Do not delay discussion of and referral to palliative care for a patient with serious illness just because they are pursuing disease-directed treatment.
Palliative care provides an added layer of support to patients with life-limiting disease and their families. Symptomatic patients can benefit regardless of their diagnosis, prognosis or disease treatment regimen. Studies show that integrating palliative care with disease-modifying therapies improves pain and symptom control, as well as patient quality of life and family satisfaction. Early access to palliative care has been shown to reduce aggressive therapies at the end of life, prolong life in certain patient populations, and significantly reduce hospital costs.
- Greer JA, Pirl WF, Jackson VA, et al. Effect of early palliative care on chemotherapy use and end-of-life care in patients with metastatic non-small-cell lung cancer. Journal of Clin Oncology 2012;30(4):394-400.
- Temel JS, Greer JA, Muzikansky A, et al. Early palliative care for patients with metastatic non-small-cell lung cancer. New England Journal of Medicine 2010;363(8):733-42.
- Bakitas M, Lyons KD, Hegel MT, et al. Effects of a palliative care intervention on clinical outcomes in patients with advanced cancer: the Project ENABLE II randomized controlled trial. JAMA 2009;302(7):741-9.
- Gade G, Venohr I, Conner D, et al. Impact of an inpatient palliative care team: a randomized control trial. Journal of Palliative Medicine 2008;11(2):180-90.
- Morrison RS, Penrod JD, Cassel JB, et al. Cost savings associated with US hospital palliative care consultation programs. Arch Intern Med 2008;168(16):1783-90.
Fellows from the Australian and New Zealand Society of Palliative Medicine and Australasian Chapter of Palliative Medicine (ANZSPM/AChPM) convened a working group to produce an EVOLVE list for palliative medicine. The Royal Australasian College of Physicians (RACP) assisted this working group in compiling a list of 15 clinical practices in palliative medicine which may be overused, inappropriate or of limited effectiveness in a given clinical context based on a desktop review of similar work done overseas.

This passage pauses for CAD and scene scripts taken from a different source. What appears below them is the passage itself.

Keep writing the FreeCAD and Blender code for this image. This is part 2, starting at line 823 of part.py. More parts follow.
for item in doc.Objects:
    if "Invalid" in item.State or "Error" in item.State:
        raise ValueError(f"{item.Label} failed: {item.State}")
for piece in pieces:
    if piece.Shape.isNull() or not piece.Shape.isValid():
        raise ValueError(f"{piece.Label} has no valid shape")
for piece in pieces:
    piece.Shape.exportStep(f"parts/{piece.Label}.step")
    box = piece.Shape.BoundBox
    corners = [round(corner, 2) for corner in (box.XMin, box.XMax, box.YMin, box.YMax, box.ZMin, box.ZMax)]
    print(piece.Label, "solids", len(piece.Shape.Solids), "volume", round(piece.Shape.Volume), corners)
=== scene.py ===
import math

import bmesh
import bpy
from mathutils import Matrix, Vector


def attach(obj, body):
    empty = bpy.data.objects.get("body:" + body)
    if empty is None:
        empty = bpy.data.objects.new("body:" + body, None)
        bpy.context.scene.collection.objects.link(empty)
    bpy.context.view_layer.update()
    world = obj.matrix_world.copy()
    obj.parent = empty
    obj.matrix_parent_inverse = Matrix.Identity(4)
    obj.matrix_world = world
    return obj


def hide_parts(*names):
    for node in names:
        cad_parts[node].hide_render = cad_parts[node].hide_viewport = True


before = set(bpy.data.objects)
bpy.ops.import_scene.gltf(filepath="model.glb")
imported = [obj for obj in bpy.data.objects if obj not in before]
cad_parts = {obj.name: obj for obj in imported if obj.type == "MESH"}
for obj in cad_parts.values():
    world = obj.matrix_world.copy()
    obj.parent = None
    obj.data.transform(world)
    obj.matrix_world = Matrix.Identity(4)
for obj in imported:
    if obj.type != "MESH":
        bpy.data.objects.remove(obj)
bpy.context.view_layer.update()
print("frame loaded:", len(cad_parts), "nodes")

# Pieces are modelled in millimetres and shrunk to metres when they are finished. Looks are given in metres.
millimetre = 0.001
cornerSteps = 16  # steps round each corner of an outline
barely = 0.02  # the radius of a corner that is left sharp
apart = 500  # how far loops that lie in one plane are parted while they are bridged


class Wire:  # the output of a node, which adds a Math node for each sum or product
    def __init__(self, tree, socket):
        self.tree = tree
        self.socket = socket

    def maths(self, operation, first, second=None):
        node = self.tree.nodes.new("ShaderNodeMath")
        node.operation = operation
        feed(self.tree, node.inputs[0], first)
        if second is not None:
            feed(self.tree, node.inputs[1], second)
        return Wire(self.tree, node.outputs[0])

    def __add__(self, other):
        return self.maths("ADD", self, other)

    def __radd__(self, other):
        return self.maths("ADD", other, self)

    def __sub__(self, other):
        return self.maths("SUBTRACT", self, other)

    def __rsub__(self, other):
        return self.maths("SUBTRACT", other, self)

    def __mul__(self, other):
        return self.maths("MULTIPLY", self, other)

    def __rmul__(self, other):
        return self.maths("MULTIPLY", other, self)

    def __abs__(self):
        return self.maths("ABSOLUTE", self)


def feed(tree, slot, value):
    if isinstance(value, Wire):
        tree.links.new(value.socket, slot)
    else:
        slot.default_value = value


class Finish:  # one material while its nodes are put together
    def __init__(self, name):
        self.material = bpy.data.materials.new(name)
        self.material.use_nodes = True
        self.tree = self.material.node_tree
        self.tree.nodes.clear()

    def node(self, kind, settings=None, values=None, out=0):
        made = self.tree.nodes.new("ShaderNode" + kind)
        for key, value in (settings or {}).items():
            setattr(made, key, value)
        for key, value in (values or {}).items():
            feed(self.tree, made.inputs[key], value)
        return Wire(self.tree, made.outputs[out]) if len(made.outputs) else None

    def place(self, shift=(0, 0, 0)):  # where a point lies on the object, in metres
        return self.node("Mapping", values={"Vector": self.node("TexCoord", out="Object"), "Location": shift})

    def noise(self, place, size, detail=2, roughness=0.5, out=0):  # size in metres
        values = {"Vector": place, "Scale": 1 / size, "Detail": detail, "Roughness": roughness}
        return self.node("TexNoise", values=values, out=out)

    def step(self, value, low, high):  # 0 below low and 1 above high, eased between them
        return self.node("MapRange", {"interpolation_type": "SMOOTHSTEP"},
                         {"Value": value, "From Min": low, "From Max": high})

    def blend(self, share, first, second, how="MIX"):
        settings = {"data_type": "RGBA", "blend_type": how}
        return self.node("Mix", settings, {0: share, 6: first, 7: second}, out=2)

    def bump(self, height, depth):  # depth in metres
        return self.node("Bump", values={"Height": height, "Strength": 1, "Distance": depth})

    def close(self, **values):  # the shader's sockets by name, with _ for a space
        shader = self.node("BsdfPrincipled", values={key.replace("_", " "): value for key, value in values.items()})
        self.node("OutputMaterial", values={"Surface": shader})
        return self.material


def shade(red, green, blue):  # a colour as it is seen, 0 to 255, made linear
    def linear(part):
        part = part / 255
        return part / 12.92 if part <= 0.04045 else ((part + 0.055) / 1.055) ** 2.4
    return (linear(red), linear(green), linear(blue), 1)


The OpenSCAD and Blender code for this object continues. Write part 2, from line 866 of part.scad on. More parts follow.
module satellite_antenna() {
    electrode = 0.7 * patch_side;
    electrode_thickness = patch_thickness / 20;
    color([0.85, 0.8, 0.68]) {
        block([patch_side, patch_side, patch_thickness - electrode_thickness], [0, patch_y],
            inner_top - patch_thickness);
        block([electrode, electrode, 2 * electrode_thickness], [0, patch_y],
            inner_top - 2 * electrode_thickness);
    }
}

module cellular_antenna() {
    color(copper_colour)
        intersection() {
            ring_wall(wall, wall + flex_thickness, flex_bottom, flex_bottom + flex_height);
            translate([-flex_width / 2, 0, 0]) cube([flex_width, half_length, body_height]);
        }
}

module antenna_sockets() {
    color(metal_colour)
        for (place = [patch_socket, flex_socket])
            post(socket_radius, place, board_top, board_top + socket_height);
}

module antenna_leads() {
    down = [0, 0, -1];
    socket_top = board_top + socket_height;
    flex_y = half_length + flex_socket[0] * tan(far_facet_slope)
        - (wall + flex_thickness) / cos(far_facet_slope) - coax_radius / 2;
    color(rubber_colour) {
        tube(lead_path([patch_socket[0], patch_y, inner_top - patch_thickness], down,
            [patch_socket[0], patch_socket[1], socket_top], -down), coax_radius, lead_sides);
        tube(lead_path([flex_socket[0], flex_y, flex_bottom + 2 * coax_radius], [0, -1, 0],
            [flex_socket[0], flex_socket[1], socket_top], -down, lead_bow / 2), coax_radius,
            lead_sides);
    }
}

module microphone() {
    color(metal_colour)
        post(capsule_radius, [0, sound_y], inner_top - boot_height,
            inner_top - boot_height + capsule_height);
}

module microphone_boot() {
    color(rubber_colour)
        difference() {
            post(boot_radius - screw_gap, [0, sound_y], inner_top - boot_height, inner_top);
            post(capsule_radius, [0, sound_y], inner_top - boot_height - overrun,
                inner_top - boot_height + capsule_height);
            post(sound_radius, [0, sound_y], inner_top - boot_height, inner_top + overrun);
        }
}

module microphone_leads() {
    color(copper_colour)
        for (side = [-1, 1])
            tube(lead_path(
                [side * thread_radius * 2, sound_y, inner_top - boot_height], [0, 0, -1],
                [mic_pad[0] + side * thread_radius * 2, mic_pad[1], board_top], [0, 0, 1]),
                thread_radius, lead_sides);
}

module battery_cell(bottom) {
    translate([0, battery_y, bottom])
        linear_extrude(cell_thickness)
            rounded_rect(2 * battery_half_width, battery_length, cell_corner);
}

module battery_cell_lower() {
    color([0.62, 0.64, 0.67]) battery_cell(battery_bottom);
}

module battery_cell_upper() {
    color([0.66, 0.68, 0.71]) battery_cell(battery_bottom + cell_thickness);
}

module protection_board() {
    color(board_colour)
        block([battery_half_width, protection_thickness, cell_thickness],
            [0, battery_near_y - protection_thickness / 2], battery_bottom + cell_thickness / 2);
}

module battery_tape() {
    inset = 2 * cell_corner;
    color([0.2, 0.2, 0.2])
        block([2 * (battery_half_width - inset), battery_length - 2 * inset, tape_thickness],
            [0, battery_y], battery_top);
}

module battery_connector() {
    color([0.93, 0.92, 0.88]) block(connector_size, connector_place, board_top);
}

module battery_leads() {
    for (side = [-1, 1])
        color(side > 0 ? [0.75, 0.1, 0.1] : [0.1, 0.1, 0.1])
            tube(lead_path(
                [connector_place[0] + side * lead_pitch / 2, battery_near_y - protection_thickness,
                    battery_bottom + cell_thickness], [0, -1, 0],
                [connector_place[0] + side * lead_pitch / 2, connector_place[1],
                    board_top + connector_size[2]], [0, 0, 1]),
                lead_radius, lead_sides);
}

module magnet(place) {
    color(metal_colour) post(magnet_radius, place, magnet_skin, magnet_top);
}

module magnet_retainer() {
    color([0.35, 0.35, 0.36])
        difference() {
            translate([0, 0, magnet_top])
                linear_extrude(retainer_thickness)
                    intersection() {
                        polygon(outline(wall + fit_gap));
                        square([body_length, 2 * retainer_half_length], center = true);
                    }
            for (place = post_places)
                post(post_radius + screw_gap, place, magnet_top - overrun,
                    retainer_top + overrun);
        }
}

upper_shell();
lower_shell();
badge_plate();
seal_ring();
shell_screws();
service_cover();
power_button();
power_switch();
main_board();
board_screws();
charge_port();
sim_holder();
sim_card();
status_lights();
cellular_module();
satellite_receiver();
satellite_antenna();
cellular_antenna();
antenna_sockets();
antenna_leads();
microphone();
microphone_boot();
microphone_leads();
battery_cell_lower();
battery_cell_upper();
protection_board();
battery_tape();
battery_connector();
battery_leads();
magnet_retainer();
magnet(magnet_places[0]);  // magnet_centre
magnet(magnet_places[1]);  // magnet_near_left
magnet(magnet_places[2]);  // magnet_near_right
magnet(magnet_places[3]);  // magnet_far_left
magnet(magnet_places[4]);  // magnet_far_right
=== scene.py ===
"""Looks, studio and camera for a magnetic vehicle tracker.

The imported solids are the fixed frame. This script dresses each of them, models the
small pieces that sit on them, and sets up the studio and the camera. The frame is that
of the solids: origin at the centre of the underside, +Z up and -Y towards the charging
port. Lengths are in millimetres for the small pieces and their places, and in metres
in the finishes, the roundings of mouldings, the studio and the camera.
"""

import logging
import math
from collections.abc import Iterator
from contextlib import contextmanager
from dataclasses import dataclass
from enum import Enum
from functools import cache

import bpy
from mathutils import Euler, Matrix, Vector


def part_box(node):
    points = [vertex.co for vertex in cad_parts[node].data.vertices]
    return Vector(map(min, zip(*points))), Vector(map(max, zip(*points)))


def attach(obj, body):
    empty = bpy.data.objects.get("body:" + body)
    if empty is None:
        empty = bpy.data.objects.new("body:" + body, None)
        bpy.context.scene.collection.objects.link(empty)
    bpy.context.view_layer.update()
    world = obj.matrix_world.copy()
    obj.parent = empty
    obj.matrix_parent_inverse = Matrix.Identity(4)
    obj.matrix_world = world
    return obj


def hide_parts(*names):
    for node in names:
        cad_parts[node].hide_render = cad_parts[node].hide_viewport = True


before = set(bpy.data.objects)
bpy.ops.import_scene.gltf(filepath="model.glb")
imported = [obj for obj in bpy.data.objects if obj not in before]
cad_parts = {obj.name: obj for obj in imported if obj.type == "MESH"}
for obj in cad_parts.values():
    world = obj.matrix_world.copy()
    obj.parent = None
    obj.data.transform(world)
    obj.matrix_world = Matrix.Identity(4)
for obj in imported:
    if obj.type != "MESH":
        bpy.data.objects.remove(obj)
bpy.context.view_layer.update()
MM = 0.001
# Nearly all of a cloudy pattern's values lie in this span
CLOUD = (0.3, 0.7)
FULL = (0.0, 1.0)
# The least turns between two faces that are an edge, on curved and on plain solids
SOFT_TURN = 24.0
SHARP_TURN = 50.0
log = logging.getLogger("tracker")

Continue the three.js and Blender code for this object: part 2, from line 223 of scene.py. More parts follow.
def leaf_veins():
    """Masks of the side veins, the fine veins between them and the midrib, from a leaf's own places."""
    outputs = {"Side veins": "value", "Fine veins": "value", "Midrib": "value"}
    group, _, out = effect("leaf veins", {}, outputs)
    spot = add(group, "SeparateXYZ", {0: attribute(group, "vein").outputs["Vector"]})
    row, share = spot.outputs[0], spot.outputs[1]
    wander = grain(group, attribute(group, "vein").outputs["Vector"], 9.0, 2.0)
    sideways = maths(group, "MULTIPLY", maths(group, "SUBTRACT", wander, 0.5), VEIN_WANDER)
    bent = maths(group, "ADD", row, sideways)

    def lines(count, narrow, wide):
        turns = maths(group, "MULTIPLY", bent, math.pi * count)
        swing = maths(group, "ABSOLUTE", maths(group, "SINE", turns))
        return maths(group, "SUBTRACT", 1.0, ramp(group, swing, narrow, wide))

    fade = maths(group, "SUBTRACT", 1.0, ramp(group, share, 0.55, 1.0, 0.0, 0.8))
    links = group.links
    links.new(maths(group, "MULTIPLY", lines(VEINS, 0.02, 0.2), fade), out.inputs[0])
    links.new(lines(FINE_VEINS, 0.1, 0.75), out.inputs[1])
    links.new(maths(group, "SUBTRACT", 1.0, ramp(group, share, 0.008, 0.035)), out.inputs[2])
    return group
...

This list was then sent out to all ANZSPM and AChPM members, seeking feedback on whether the items fully captured the concerns of clinicians in an Australasian palliative medicine context and if not, whether any items should be omitted and/or new items added. 40 responses to this email were received. Based on these, 3 items were removed leaving a shortlist of 12. An online survey was then sent to all ANZSPM and AChPM members asking respondents to rate each item against three criteria from 1 (lowest) to 5 (highest), and to nominate any additional practices worthy of consideration.
The criteria used to rate the practices were strength of evidence, significance in palliative care and whether palliative care physicians could make a difference in influencing the incidence of the practice in question. Based on the 114 responses to this survey, the top 5 were selected.
- 1 Do not delay discussion of and referral to palliative care for a patient with serious illness just because they are pursuing disease-directed treatment.
- 2 Limit routine use of antipsychotic drugs to manage symptoms of delirium.
- 3 Do not use oxygen therapy to treat non-hypoxic dyspnoea.
- 4 Target referrals to bereavement services for family and caregivers of patients in palliative care settings to those experiencing more complicated forms of grief rather than as a routine practice.
- 5 To avoid adverse medication interactions and adverse drug events in cases of polypharmacy, do not prescribe medication without conducting a drug regime review.